The first implication is that the virtual world is ‘for entertainment purposes only.’ The EULA gives clear indication of the recreational, rather than vocational, nature of EVE when it prohibits the auction or sale of virtual items for actual currency. Yet even though users are contractually obligated to not cash out on their virtual earnings, this does not mean that virtual credits have neither value nor utility. in a video game arcade, players change quarters into tokens which cannot then be exchanged back. Yet we would still treat one player’s taking another’s tokens as theft, because we recognize both their monetary value and potential for entertainment.
If the EULA is neutral on the issue of virtual theft, so are the mechanics of the virtual world. The interface of EVE allows one user to transfer control of a virtual spaceship to another. If there is trust between users, the interface has enabled sharing. If one user has deceived another, the interface has enabled theft. spaceships are not ‘‘designed to be stolen’’ any more than they are designed to be shared; the same interface mechanic can result in either action, depending on the users’ intent.42
The second implication is that the EVE administrators have, in effect, posted a sign saying ‘not responsible for lost or stolen valuables’ on the entrance of their virtual world. The provision functions as a legal disclaimer, indemnifying the administrators against users who could otherwise sue the company for the value of their virtual items in the event of data loss or decision to discontinue service. But the administrators’ relinquishment of responsibility for theft within their world does not mean that they are encouraging the practice, any more than would a similar sign outside an amusement park.
In the absence of countervailing conditions, then, our case study of virtual theft satisfies all of the criteria of actual theft. Virtual theft harms its victims in just the same ways as actual theft, and EVE users, unlike gamblers or basketball players, have no good reason to assume that the world is one in which virtual items are made to be stolen.
Virtual betrayal
In the EVE universe, acts of theft are inextricably tied to acts of betrayal. The world mechanics of EVE bar potential thieves from breaking into a hangar and hotwiring a virtual spaceship. The only way the Guiding Hand could steal from their victims was by first gaining their trust and then asking for shared access to their possessions. EVE is not a world in which virtual items are made to be stolen because EVE is not a world in which users are supposed to betray each other. It is, by contrast, a world designed to reward user trust and cooperation. And, like in the actual world, such trust is only possible when users assume that others are telling the truth.

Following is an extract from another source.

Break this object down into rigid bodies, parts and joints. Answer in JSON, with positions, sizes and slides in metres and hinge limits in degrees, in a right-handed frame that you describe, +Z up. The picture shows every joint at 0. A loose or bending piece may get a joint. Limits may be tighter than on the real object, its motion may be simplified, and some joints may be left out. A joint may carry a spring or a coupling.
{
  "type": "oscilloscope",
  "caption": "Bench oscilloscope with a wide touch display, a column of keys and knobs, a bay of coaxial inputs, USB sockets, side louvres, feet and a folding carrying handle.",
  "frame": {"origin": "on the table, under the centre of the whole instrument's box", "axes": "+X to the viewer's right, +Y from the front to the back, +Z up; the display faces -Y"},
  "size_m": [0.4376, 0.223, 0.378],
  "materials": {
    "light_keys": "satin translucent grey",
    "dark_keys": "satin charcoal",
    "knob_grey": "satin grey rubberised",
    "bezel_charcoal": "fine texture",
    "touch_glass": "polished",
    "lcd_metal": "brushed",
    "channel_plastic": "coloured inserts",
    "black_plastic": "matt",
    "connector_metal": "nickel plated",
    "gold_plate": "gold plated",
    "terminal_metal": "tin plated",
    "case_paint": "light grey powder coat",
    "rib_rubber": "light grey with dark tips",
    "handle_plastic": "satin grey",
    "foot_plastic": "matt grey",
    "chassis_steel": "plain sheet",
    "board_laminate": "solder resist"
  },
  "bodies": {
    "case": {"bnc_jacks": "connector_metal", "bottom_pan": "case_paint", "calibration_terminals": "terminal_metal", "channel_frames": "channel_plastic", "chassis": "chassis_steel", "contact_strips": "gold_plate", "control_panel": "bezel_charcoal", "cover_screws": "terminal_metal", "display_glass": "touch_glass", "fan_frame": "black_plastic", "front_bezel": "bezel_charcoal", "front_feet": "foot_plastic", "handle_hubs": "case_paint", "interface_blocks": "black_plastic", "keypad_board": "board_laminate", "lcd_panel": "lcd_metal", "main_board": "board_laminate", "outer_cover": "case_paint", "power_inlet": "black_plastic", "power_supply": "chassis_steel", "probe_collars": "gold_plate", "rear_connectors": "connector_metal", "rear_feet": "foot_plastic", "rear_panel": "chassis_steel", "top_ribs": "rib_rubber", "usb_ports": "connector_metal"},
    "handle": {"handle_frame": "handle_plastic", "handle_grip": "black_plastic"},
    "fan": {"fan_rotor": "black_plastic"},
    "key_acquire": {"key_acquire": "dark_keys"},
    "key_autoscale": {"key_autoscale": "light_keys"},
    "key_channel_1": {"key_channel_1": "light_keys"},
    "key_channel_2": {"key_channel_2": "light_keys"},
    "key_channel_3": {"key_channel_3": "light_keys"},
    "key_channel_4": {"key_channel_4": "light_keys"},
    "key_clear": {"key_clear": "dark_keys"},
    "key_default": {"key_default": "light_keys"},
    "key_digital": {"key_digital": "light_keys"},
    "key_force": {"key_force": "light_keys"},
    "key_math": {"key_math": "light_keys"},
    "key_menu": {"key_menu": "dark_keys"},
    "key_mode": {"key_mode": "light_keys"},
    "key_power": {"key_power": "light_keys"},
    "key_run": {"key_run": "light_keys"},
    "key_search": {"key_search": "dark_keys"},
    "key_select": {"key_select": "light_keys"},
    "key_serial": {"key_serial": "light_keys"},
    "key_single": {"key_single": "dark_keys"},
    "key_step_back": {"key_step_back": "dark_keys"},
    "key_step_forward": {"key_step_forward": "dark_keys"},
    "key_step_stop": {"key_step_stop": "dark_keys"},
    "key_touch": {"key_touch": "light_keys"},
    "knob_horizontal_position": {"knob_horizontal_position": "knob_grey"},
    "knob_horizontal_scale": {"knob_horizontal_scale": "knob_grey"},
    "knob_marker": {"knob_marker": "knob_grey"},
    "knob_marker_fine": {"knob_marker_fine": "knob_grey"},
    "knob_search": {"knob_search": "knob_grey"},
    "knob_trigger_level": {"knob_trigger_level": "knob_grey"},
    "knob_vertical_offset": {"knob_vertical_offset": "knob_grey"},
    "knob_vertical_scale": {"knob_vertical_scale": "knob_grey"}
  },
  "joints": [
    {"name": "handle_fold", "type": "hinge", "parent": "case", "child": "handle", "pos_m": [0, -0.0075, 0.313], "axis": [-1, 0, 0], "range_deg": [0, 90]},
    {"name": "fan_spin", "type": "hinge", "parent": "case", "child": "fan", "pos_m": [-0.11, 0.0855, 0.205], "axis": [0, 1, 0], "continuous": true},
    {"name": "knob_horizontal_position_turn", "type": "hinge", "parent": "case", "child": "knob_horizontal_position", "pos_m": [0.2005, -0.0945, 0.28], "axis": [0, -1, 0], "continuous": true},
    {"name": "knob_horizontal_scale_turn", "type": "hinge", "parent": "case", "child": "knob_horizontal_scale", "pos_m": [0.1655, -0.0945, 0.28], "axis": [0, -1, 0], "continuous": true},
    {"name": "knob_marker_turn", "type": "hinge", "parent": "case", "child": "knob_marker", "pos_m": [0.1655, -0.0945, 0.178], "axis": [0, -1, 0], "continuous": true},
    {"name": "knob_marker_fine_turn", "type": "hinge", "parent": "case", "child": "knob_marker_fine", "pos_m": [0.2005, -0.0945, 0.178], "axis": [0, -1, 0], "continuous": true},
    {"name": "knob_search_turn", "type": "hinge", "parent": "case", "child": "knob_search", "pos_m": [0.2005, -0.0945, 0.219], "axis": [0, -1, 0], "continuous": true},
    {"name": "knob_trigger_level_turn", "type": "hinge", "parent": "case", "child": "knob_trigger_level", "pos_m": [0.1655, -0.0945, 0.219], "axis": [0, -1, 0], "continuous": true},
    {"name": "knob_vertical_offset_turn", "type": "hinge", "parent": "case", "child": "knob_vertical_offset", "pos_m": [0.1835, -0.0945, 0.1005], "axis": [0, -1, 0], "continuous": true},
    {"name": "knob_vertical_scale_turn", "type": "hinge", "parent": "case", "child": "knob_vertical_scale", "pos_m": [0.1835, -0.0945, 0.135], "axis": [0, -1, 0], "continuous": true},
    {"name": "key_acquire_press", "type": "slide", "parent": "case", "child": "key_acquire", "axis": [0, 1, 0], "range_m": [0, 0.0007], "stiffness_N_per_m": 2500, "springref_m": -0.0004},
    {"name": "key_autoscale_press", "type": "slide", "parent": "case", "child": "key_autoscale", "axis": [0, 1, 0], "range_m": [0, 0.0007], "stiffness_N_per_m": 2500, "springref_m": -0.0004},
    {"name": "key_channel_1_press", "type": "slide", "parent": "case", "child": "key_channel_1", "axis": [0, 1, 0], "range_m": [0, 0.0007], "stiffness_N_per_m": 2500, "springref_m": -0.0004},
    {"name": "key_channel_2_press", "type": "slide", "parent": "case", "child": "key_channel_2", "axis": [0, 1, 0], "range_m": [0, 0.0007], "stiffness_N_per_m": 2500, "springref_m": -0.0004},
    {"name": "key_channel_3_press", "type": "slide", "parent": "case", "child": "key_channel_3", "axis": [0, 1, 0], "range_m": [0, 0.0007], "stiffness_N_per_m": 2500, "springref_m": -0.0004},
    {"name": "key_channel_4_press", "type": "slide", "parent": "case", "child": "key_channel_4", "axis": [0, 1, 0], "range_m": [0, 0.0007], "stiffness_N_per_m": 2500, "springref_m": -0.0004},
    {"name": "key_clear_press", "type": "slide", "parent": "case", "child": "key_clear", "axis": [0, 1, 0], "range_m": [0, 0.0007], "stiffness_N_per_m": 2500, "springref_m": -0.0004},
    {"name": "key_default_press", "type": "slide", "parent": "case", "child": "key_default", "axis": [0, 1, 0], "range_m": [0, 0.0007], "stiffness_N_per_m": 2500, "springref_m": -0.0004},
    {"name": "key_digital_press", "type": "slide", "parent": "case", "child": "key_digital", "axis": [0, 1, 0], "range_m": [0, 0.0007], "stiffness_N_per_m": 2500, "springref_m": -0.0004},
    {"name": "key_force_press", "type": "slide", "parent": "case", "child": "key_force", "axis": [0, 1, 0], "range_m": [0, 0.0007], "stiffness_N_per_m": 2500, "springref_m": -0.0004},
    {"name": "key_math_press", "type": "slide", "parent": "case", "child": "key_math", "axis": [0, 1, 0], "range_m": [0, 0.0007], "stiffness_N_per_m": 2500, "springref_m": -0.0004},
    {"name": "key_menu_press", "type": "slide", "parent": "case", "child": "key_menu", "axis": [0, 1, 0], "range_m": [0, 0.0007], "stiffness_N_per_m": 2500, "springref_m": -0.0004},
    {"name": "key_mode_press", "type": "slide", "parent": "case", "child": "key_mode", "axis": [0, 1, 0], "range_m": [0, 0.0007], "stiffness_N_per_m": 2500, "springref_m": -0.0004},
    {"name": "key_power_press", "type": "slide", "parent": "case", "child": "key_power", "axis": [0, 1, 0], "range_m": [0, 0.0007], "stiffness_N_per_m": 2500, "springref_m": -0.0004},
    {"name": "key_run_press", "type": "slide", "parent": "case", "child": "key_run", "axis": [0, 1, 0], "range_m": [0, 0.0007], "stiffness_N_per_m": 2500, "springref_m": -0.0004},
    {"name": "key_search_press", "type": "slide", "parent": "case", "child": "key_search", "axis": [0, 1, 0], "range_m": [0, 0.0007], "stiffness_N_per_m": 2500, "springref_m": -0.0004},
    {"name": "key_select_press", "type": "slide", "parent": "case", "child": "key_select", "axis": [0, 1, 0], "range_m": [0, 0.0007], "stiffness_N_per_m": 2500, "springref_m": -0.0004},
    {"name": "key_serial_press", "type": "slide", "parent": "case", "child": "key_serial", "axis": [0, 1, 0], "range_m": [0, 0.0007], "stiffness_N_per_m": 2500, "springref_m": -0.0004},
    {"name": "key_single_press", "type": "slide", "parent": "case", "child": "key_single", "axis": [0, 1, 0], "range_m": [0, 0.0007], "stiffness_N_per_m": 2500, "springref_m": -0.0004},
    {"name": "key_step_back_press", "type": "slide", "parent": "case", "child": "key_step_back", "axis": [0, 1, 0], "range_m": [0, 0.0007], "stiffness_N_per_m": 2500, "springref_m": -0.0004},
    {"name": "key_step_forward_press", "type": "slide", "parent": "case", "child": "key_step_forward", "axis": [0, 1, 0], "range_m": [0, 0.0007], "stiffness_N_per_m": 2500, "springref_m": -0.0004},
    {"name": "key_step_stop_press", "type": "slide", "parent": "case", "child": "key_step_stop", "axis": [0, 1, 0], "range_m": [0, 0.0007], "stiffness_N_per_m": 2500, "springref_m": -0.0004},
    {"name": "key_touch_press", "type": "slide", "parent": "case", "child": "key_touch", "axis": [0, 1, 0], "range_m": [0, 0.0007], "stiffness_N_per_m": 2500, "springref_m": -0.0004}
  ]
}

Like a theater stage, a virtual world is a site of both representational performance and actual conversation, where users can participate either in character or in person. As performers, they can engage in improvisational live-action role-playing, bringing the space-age science-fiction universe of EVE to life. As people, they can discuss specific events and characters, including their own, as well as commenting on the performance in general. or they can discuss topics unknown to the fictional world of EVE: sports, politics, and life in general in the 21st century.
Unlike actors in a play, however, EVE users are not always sure when others are performing. An actor on stage can tell that another is in character by the presence of a costume, the inflection of her voice, or the exaggeration of her gestures. In virtual environments, however, these visual and aural cues are obscured. In order to tell whether others are acting in character or in person, virtual world users look primarily to the content of their communication.

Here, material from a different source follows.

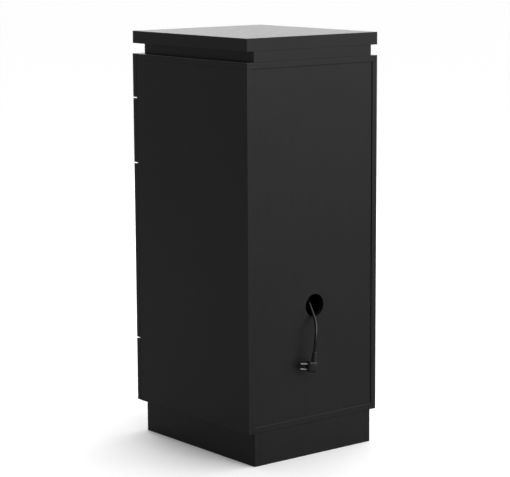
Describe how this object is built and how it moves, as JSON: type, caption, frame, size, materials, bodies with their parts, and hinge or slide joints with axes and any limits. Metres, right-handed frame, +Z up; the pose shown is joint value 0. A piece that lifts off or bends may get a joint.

Users indicate the world in which they are operating when they refer to objects that are particular only to the representational or the actual world. If, for instance, User A hears User B talk about ‘flying to the warp gate’ or ‘firing the lasers’ on his ‘spaceship,’ User A understands that User B is in character, since warp gates, ship-mounted lasers, and personal spaceships do not actually exist. User A may then respond in kind, asking B if he would like an escort to the next ‘jump point’ or an extra battery of ‘antimatter missiles’ for his next engagement. Likewise, if User B says he’s sorry but he must ‘‘take his daughter to her piano lesson,’’ User A understands that User B is referring to the actual world, because within the representational world of EVE there is no such thing as a piano lesson. User A may respond by asking when User B will next log on.

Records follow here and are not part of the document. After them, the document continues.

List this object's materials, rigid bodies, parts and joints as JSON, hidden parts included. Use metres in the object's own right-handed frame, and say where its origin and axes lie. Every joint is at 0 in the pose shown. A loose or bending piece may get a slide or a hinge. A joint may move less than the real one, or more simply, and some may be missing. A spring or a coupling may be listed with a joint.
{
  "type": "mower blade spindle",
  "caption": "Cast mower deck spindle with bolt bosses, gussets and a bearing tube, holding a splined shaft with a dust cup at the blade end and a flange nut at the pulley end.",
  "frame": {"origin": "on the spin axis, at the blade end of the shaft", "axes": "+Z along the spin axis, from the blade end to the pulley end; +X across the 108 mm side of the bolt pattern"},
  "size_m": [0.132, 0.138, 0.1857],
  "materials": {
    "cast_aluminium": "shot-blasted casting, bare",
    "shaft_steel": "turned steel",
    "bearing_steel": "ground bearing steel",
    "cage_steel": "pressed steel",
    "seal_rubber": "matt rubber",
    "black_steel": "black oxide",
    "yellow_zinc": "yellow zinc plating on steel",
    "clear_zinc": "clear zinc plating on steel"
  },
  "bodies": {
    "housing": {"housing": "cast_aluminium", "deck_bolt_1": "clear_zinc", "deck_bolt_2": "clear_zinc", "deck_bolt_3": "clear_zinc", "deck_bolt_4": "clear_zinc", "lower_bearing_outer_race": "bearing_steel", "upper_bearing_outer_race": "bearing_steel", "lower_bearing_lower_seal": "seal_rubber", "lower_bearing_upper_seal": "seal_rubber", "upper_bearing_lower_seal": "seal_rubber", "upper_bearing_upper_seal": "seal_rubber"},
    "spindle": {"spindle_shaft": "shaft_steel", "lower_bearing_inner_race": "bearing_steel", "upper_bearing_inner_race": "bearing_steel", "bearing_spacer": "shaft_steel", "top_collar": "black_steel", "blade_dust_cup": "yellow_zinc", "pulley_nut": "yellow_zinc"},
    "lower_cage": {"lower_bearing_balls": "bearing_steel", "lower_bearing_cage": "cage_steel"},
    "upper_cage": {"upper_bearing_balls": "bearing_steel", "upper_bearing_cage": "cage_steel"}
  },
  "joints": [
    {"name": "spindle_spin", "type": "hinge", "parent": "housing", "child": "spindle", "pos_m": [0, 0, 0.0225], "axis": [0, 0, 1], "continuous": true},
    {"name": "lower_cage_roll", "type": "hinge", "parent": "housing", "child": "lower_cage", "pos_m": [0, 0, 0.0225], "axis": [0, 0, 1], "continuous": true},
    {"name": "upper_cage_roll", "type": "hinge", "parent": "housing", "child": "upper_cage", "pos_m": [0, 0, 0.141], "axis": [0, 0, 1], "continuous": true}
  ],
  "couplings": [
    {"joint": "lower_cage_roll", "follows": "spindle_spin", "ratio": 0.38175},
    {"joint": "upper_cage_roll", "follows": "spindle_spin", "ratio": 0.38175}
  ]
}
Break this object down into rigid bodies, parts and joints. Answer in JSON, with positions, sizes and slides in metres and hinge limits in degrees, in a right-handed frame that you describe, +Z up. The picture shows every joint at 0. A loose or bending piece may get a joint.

Things are not quite so clear, however, when one user refers to something found in both representational and actual worlds. Among the most important of these ambiguous referents are the pronouns ‘you’ and ‘I’. By convention, participants of virtual worlds can use ‘you’ or ‘I’ to refer either to a user’s character or to the user as a person. And while in context users can infer the intent of some utterances - ‘‘You killed me!’’ necessarily refers to the representational ‘you’ while ‘‘I have to take my daughter to her piano lesson’’ refers to the actual ‘I’ - a significant amount of communication lacks these contextual cues.
In a virtual world, the entire process of befriending someone and gaining his trust - built through messages like ‘‘you know, I’m really getting to like you’’ -can be undertaken either in character or in person. The ambiguity of this process is it is well understood, if left unmentioned, by those who use it to their advantage and invoke it to defend their behavior, even as it is overlooked by those who may ultimately find that their ‘friends’ have broken their promises, lied to, and betrayed them.
The complication with lying or promise-breaking in a virtual world is that those responsible can use the excuse that they were simply acting in character. In character, the members of the Guiding Hand are masterful mercenaries for hire, directed to ‘‘seduce and entice’’ their victims ‘‘into a state of trust and confidence.’’43 In their minds, they are role-playing friendship, a relationship that obtains only between characters in the representational world. Insofar as the Guiding Hand’s victims were also in character, there is no moral content to the Guiding Hand’s actions, for both parties were merely participating in a representation of seduction and betrayal.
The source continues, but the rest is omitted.